Resilience as classes resume for University, College and Form Six students

Tuesday June 2 2020


By Paul Raphael

Yesterday June 1, was a back to school day for University, College and six students. It’s no secret that this ‘back to school’ experience was like no other before – for students, their parents/guardians as well as educators.  
Our response to Covid-19 from the individual to community to national level has necessitated adjustments in how we go about our day-to-day life.
One big change – instituted by the government – was the closure of schools across the country.
The day-to-day learning experience of an ordinary student changed drastically – from a classroom setting to self-learning at home, which as we all know requires discipline and self motivation.
This also meant adjustments for educators on how to deliver a learning experience to student’s at home as well as parents managing the changes at home.
We’ve witnessed technology being used to address some of the challenges arising from this experience.
From instruction videos on YouTube, Khan Academy and the like to lessons over zoom/skype calls to learning platforms that are bespoke to specific learning institutions and curricula such as Vodacom Foundation’s instantschools, smartclass, shuledirect, mtabeapp, etc.
All these are addressing the learn-from-home experience in the current condition.

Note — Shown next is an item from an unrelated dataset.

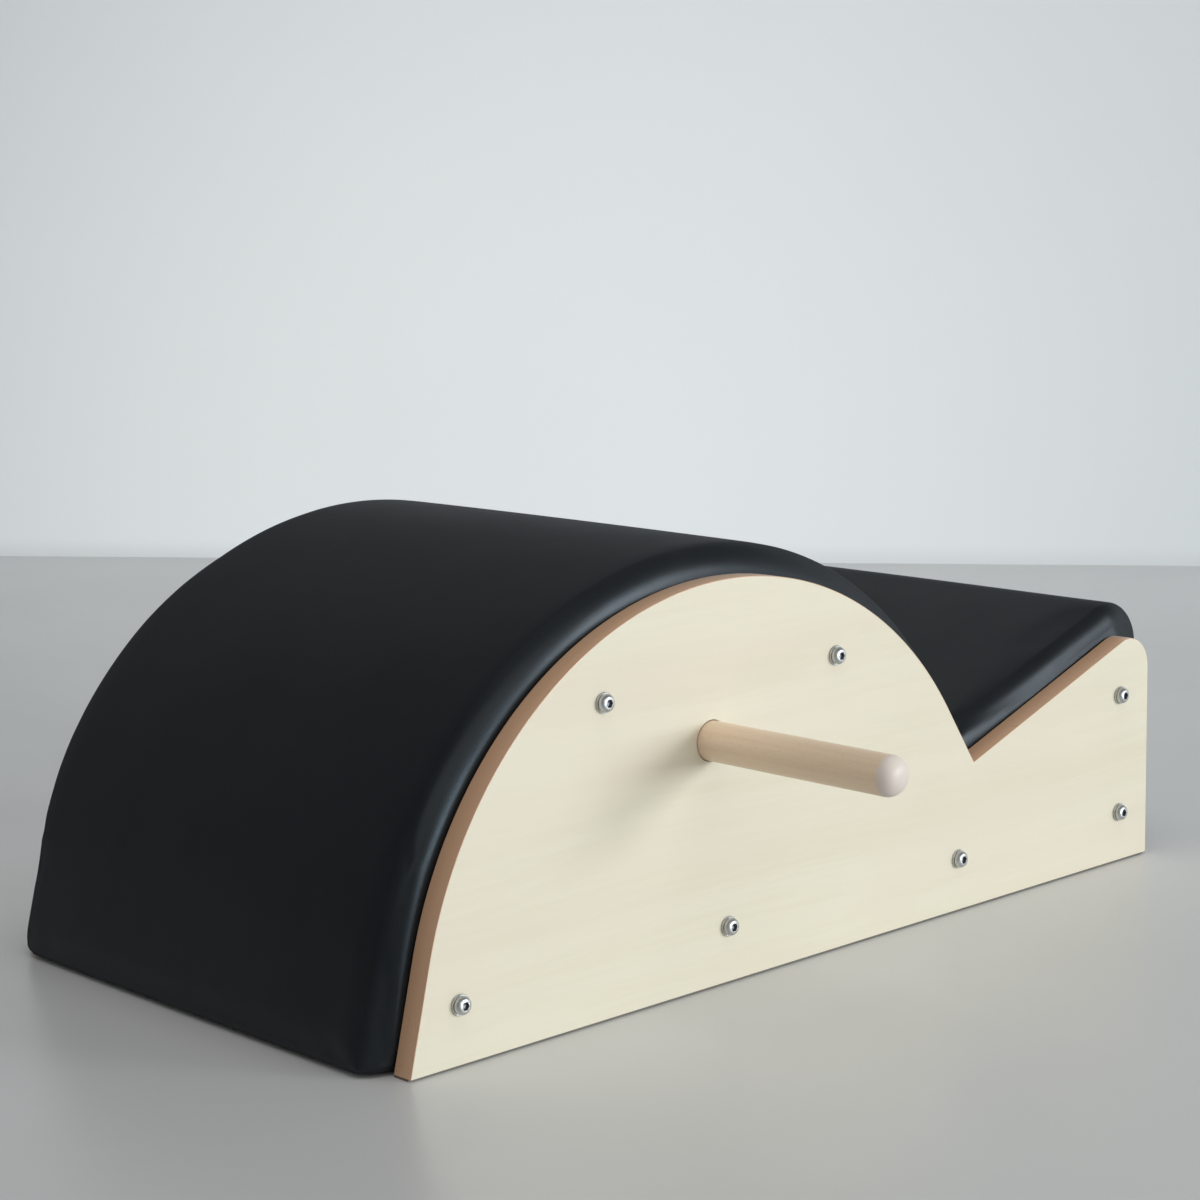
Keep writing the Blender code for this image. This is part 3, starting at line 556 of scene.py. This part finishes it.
def make_vinyl():
    """Black upholstery vinyl: fine pebbles that scatter more at a slant, and a faintly cloudy gloss."""
    material, tree, shader, place = new_finish("black_vinyl_skin")
    pebbles = node(tree, "ShaderNodeTexVoronoi", {"feature": "SMOOTH_F1"},
                   {"Scale": 1100.0, "Smoothness": 0.6}, {"Vector": place})
    pores = node(tree, "ShaderNodeTexNoise", None, {"Scale": 700.0, "Detail": 3.0, "Roughness": 0.6},
                 {"Vector": place})
    give = node(tree, "ShaderNodeTexNoise", None, {"Scale": 16.0, "Detail": 2.0, "Roughness": 0.45},
                {"Vector": place})
    marks = add_handling(tree, shader, place, 7.0, 0.27, 0.33)
    slant = node(tree, "ShaderNodeLayerWeight", None, {"Blend": 0.5})
    scatter = node(tree, "ShaderNodeMapRange", {"interpolation_type": "SMOOTHSTEP"},
                   {"From Min": 0.35, "From Max": 0.8, "To Max": 0.34}, {"Value": slant.outputs["Facing"]})
    rough = node(tree, "ShaderNodeMath", {"operation": "ADD"}, None,
                 {0: marks.outputs["Roughness"], 1: scatter.outputs[0]})
    tree.links.new(rough.outputs[0], shader.inputs["Roughness"])
    tone = node(tree, "ShaderNodeMix", {"data_type": "RGBA"},
                {"A": (0.0085, 0.0095, 0.0110, 1.0), "B": (0.0120, 0.0130, 0.0150, 1.0)},
                {"Factor": marks.outputs["Mask"]})
    tree.links.new(tone.outputs["Result"], shader.inputs["Base Color"])
    soft = add_bump(tree, shader, give.outputs["Fac"], 0.0006)
    pebbled = add_bump(tree, shader, pebbles.outputs["Distance"], 0.00006, 0.6, soft)
    add_bump(tree, shader, pores.outputs["Fac"], 0.00003, 0.6, pebbled)
    shader.inputs["Specular IOR Level"].default_value = 0.28
    # Painted reflection colour: the bluish specular tint stands in for the blue daylight seen in the
    # vinyl's sheen.
    shader.inputs["Specular Tint"].default_value = (0.78, 0.91, 1.0, 1.0)
    return material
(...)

With a smart phone and data (even feature phone and phone credit in case of mtabe app) student’s had access to educational content to fill up their learning experience. These initiatives are not the whole answer to the challenge at hand –access to technologies such as  smartphones is not universal in Tanzania.  
Access to content is not only limited by devices. Electricity, network coverage, data and phone credit all contribute to access.
Solving this part of the access equation involves the learners and more so infrastructure providers such as telecom companies.
We saw various initiatives by the likes of Vodacom Tanzania as a contribution to solving the access problem.
A notable contribution was in the form of zero-rated educational sites. Hisham Hendi, CEO of Vodacom Tanzania notes, “As a responsible corporate citizen of Tanzania, we saw the need to empower learners during the time of school closure due to COVID and decided to extend our Instant Schools ‘free education; proposition by offering free access to other educational websites in Tanzania, allowing learners from all stages to access their school websites and other resources for free.”
This means a person with a Vodacom simcard can access these specific educational sites even when they have 0 MBs on their smarphone! Educational websites zero-rated by Vodacom include smart Class, DIT E-Learning, Smart Class Africa, UDSM’s Learning Management System and Shule Direct and Vodacom’s Instant Schools.
Other sites include that of the Ministry of Health, Ministry of Information and Directorate of Information Services.
 This zero-rating initiative is a much needed contribution in helping students and educators to cope with current circumstances.
What changes as university, college and form six students get back to school? There’s no doubt the learning experience this time round comes with washing hands with clean water and soap, using sanitizers, wearing masks and social distancing.
We will most likely continue to see extensive use of technology in all facets of the learning experience –registration, payments, lectures, discussions, seminars, testing/examination, research etc.
 Vodacom Tanzania invites submissions of more educational portals and websites to be zero rated. “We welcome administrators from government schools including primary, secondary and higher learning institutions  in order to have their portals and other relevant online resources for their students zero rated during this time,” says Hisham Hendi, Vodacom Tanzania CEO.
While there is no one solution to the challenges of the learning experience during this time, every small contribution is part of the solution.
From zero rated educational websites, to parents and guardians picking up the instructor mantle at home, to hand washing, using sanitizers and social distancing in schools, to local online solutions serving educational content catered for students and much more – all are part of the solution.
We must all as a community contribute in whichever way we can, no matter how small that may seem, to ensure everyone’s safety during these times. That way we remain resilient and win this fight.